The U.S. multinational specialized in agricultural products, whose environmental record until now has problematic, has also entered into the organic plastic market and not to launch an of-the-moment marketing campaign for social responsibility.

Archer Daniels Midland (ADM), in alliance with the biotech firm Metabolix, presented in April 2007 a plan to produce a plastic whose use would benefit, as notes Martin LaMonica in News.com, from backyard composters to marine animals. Mister authors of Cradle to Cradle, it seems the executives have begun to read your book. The biodegradable plastic of Metabolix and ADM will be ready for commercialization in 2008.

“Natural” plastic now has a commerical name, Mirel. While it will cost more than the petroleum-based plastic PET, the Metabolix experts hope to sell it as a “premium” product (capable of being differentiated by it’s added value) appealing to consumers concerned about the environment, those who would pay a little more for a product capable of being used as fertilizer for our plants.

ADM, in charge of manufacturing the Mirel plastic, hopes to have a plant in Clinton, Iowa operating in the second half of 2008. The prime material used is corn, a very extensive crop- and one with large subsidies- in the United States. To avoid any possible controversy regarding the use of corn, a crop whose price has risen with the increased interest in biofuels, those at ADM assure that they can make the plastic with other sources of sugar.

The “green” packaging trademark

The concept behind Mirel is to position products or their packaging as a biodegradable alternative to contaminating conventional plastics. Businesses can use the Mirel logo to indicate that the packaging respects the environment and will decompose within several months.

According to the firm, Metabolix is negotiating with 40 companies interested in the idea for 60 possible uses, from coffee cups to plastic bags.

Besides Segetis, Cereplast and Archer Daniels Midland-Metabolix, other companies, like American Excelsior, are incorporating the resins of organic plastics in their new products. This last firm has just developed a new line of plastic stakes to maintain erosion protection blankets, similar to those that we see on hillsides at risk of collapse along the highway.

According to Jerry Bohannon, director of earth science for the company, the plastic stakes are more suitable than metal because they don’t rust or need to be removed at the end of their useful life by specialized teams, as is the case with metals.

Besides the consumer markets, more specialized sectors are looking for new opportunities for disposable plastics, capable of being absorbed by their environment or recycled in accordance with more conventional methods by, for example, making more organic plastic.

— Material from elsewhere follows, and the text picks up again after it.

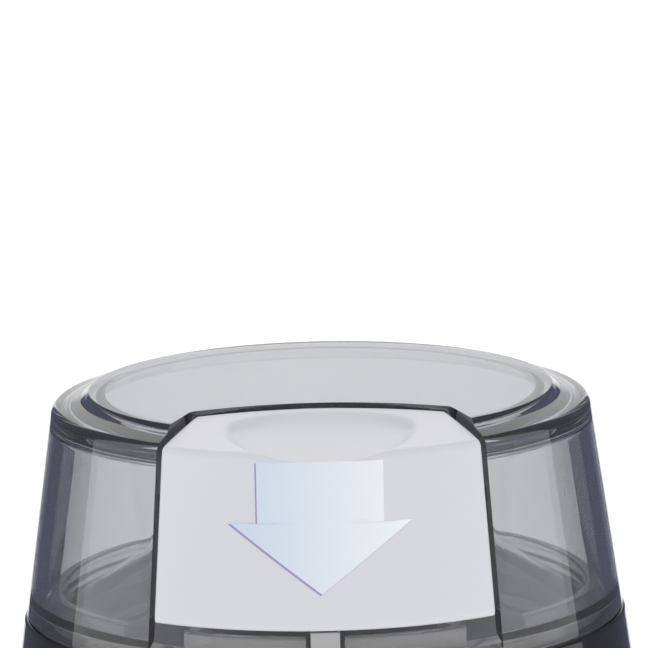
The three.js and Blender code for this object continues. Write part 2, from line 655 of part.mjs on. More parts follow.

Although consumer perception is different, plastic is crucial to all industries. Its presence in our everyday life, in the form of electrical appliances, containers, textile fibers, car parts, furniture or even construction and aeronautics (not to mention drivers licenses or credit cards), is oppressive.

For example, in Spain, the fourth largest economy in the euro zone after Germany, France and Italy, there are more than 3,700 chemical businesses, generating 10% of the country’s GDP and more than 500,000 jobs.

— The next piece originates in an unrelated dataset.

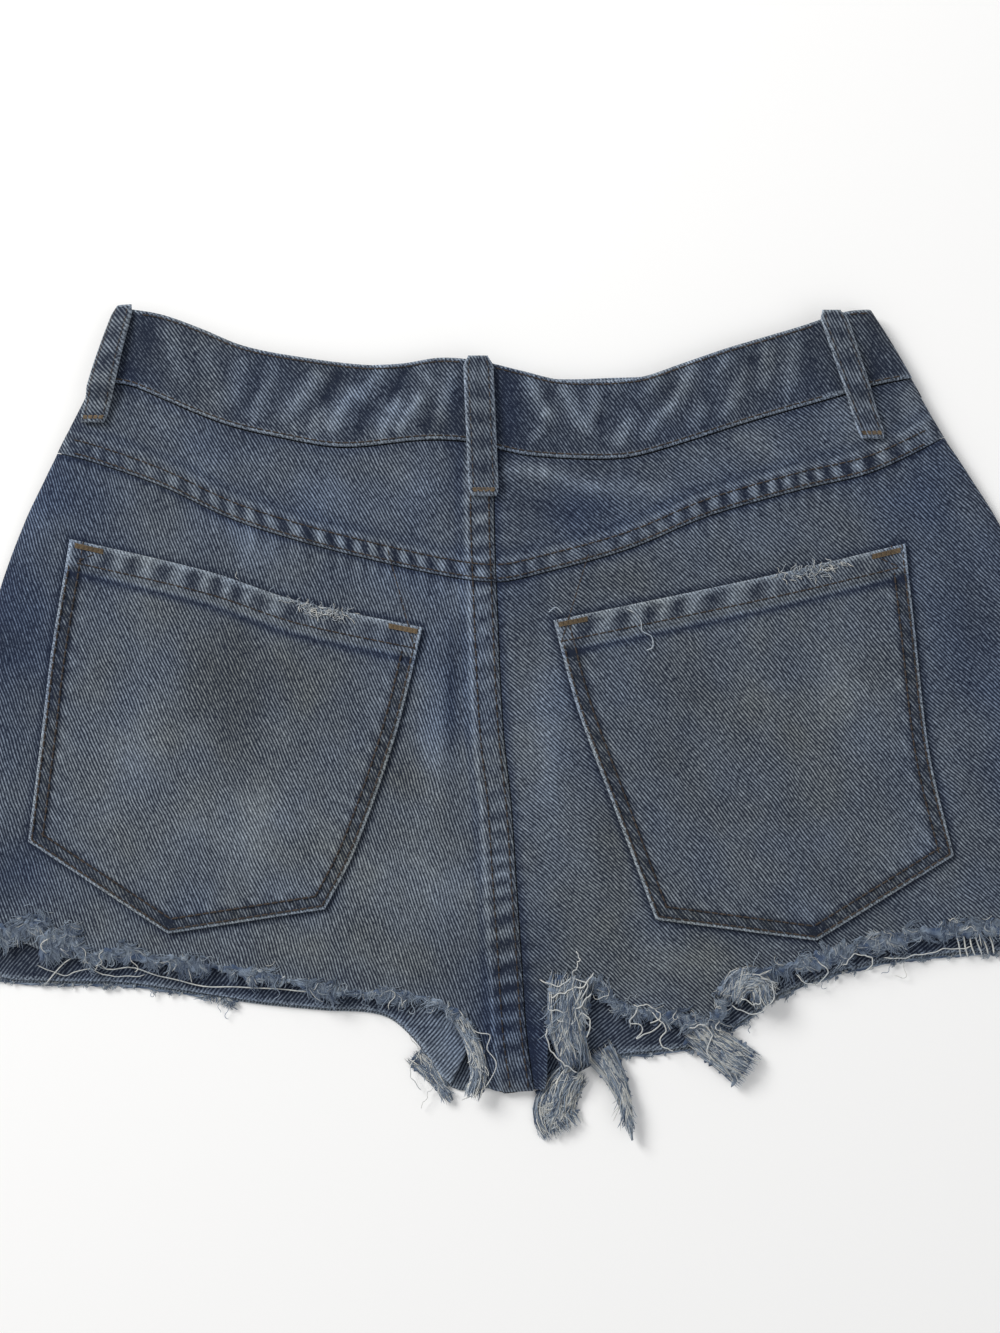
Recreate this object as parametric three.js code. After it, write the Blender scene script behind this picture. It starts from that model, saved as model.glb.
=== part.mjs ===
// Cut-off denim shorts lying flat with the front down, in millimetres.
// +X runs across the body, +Y towards the waist, +Z up; the front rests on Z = 0.
import * as THREE from "three";

// ---- cloth and seams ---------------------------------------------------------------
const CLOTH = 1.2; // one layer of denim
const BAND_HALF = 1.2; // the waistband stands this far past a panel's two faces
const SEAM_GAP = 0.3; // between two sewn pieces, edge to edge
const LAY_GAP = 0.45; // under a piece laid on a panel
const FELL_RISE = 0.8; // ridge of a felled seam over its panel
const FELL_WIDE = 11.6; // centre-back felled seam
const YOKE_FELL = 8.6; // yoke's felled seam
const FELL_SLOPE = 1.0; // the ridge's soft shoulder
const POCKET_HEM = 10.8; // turned top edge of a back pocket
const POCKET_HEM_RISE = 0.7;
const LOOP_THICK = 1.8; // belt loop, folded
const LOOP_ARCH = 0.9; // how far a back loop stands off the band at its middle
const LOOP_DROP = 7; // under the band a loop comes down to the yoke within this length
const FRAY_THICK = 1.2; // loose threads, lying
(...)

The necessity to comply with the Reach norms and the new opportunities represented by organic plastics could help Europe to lead a new market, as promising for businesses as for consumers, even if the main beneficiary is the environment. Eco-effectiveness has begun to show its face.

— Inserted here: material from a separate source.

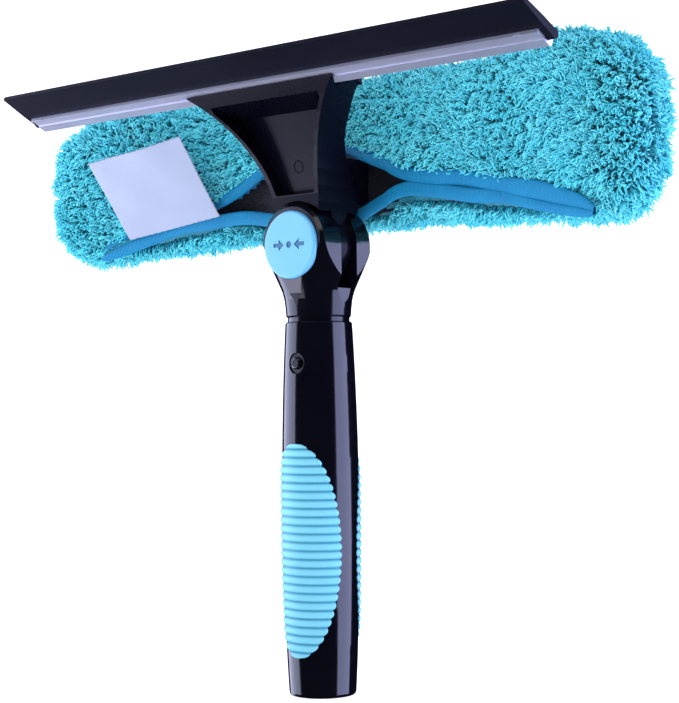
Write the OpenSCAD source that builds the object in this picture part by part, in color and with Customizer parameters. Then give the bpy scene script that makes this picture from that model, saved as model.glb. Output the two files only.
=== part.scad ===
// Window cleaner with a swivelling head: a squeegee blade in front, a microfibre scrubber behind.
// Millimetres. Origin: centre of the handle's bottom. Z up the handle, X along the blade, -Y is the front.

/* [Handle] */
// Length of the handle tube
handle_len = 165; // [150:1:180]
// Radius of the handle at both ends
handle_end_r = 14.9; // [14.5:0.1:16]
// How much the handle swells between its ends
handle_bulge = 2.25; // [1:0.05:3]
// Radius of the bore that takes an extension pole
pole_r = 11; // [9:0.5:11]
// Depth of the pole socket
pole_depth = 60; // [40:1:62]
// Centre height of the grip inlays
grip_mid = 64.4; // [56:0.1:68]
// Length of a grip inlay
grip_len = 93.5; // [70:0.5:100]
// Half angle that a grip inlay covers round the handle
grip_half_angle = 69; // [50:1:75]
// Distance from rib to rib
rib_pitch = 3.7; // [3:0.1:5]
// Height of the snap button above the handle's bottom
snap_z = 146.6; // [140:0.1:150]

/* [Swivel] */
// Height of the swivel axis
pivot_z = 198.6; // [196:0.1:202]
// Radius of the fork's ears
ear_r = 18.2; // [17.5:0.1:18.5]
// Radius of the push button
button_r = 15; // [13:0.1:15]
// Thickness of the tongue between the ears
tongue_t = 10.4; // [9:0.1:10.4]
// Radius of the tongue
tongue_r = 15.5; // [14.5:0.1:16]
// Teeth of the swivel lock
teeth = 24; // [24]

/* [Squeegee] */
// Length of the rubber blade
blade_len = 300; // [250:1:350]
// Length of the aluminium channel
channel_len = 293.2; // [245:0.1:345]
// How far the blade rises towards the front, in degrees
blade_angle = 25; // [20:1:30]
// How far the rubber stands out of the channel
blade_out = 16.5; // [12:0.5:20]
// Height of the channel's mouth
mouth_z = 269.9; // [268:0.1:271]
// Distance of the channel's mouth in front of the handle's axis
mouth_front = 40.85; // [39:0.05:42]
// Half width of the jaw that holds the channel
jaw_half = 43; // [41:0.5:45]

/* [Scrubber] */
// Width of the sleeve from end to end
sleeve_w = 348; // [340:1:352]
// Plan radius of the sleeve's front
sleeve_front_r = 454.8; // [454.6:0.1:456]
// Plan radius of the sleeve's back
sleeve_back_r = 492; // [488:1:496]
// Lower edge of the sleeve at its middle
sleeve_bottom = 209; // [206:1:210]
// Upper edge of the sleeve at its middle
sleeve_top = 276; // [268:1:277]
// Distance of the bend's centre in front of the handle's axis
bend_front = 439; // [439]

/* [Hidden] */
$fn = 96;
e = 0.01;
black = [0.05, 0.05, 0.08];
aqua = [0.42, 0.82, 0.90];
teal = [0.25, 0.70, 0.72];
blue = [0.12, 0.60, 0.82];
steel = [0.70, 0.71, 0.74];

// Handle: an arc from end to end
arc_r = (pow(handle_len / 2, 2) + pow(handle_bulge, 2)) / (2 * handle_bulge);
function handle_r(z) = handle_end_r + handle_bulge - pow(z - handle_len / 2, 2) / (2 * arc_r);
rim = 1.5;
bush_r = pole_r + 1.2;
web_z = pole_depth + 3;
chamber_r = 12.6;
chamber_top = 101;
spigot_bore_r = 11.6;
spigot_r = 11.5;
spigot_in_r = 9;
spigot_z = 104;
grip_depth = 1.8;
rib_h = 0.8;
ribs = floor(grip_len / rib_pitch) + 1;
snap_pin_r = 2.7;
snap_stand = 0.5;
snap_seat_y = 7.4;

// Swivel, in distances in front of the handle's axis
slot_half = tongue_t / 2 + 0.1;
ear_front = 17.8;
ear_back = 14.6;
button_face = 19.5;
button_floor = 9.5;
gear_tip_r = 9.5;
gear_root_r = 8;
gear_front = 9.3;
gear_back = 1.3;
socket_floor = -3;
bolt_r = 3;
arch_r = 19.5;
shelf_z = 179.6;
collar_z = 167.7;

// Head body: its sides flare in an arc, and its front leans forward, up to the jaw
neck_half = 12.6;
flare_z = 210;
flare_r = 65.5;
body_back = 12.8;
front_low = 14;
front_low_z = 214;
jaw_s = 3;
screw_x = 20;
screw_s = 17;

// Blade frame: s runs back into the channel, n is the normal on the upper side
channel_t = 6.4;
channel_d = 10.5;
rubber_t = 3.4;
tip_t = 2;
bead_r = 2.2;
bead_s = 6.4;
lip_w = 1;
groove_w = 4.2;
groove_d = 0.5;
plate_t = 2.6;
plate_s = 22;

// Scrubber bar
bar_front_r = 463;
bar_back_r = 471;
bar_low = 214.5;
bar_high = 250;
bar_half_angle = 19.5;
bar_half = 153;
boss_low = 218;
boss_high = 238.5;
boss_half = 10;
boss_end = 25.4;
bar_screw_x = 5.5;

// Seam of the sleeve: it drops towards both ends, and opens in the middle for the head's boss
seam_mid_z = 226;
seam_drop = 24;
seam_half = 150;
function seam_z(x) = seam_mid_z - seam_drop * pow(x / seam_half, 2);
slit_left = -64;
slit_right = 45;
function slit_up(x) = 17.5 * max(0, 1 - pow((x + 10) / 55, 2));
function slit_down(x) = 12 * max(0, 1 - pow((x + 8) / 65, 2));
binding_w = 6;
binding_t = 1.8;

// Care label: a woven tag that leans forward out of the seam
label_w = 53;
label_h = 44;
label_t = 0.6;
label_corner = [-120.8, -1.7, 210];
label_turn = [36.9, -9.2, 11.7];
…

Or, at least, this is the thinking of the most prestigious venture capitalists in the U.S., those responsible for- and beneficiaries of- the technology boom of the past decades in Silicon Valley.

Vinod Khosla, one of the most recognizable names in venture capital, is investing significantly in the so-called “greentech” or “cleantech”. If Khosla is doing it, say many, than we’re not talking about a passing trend.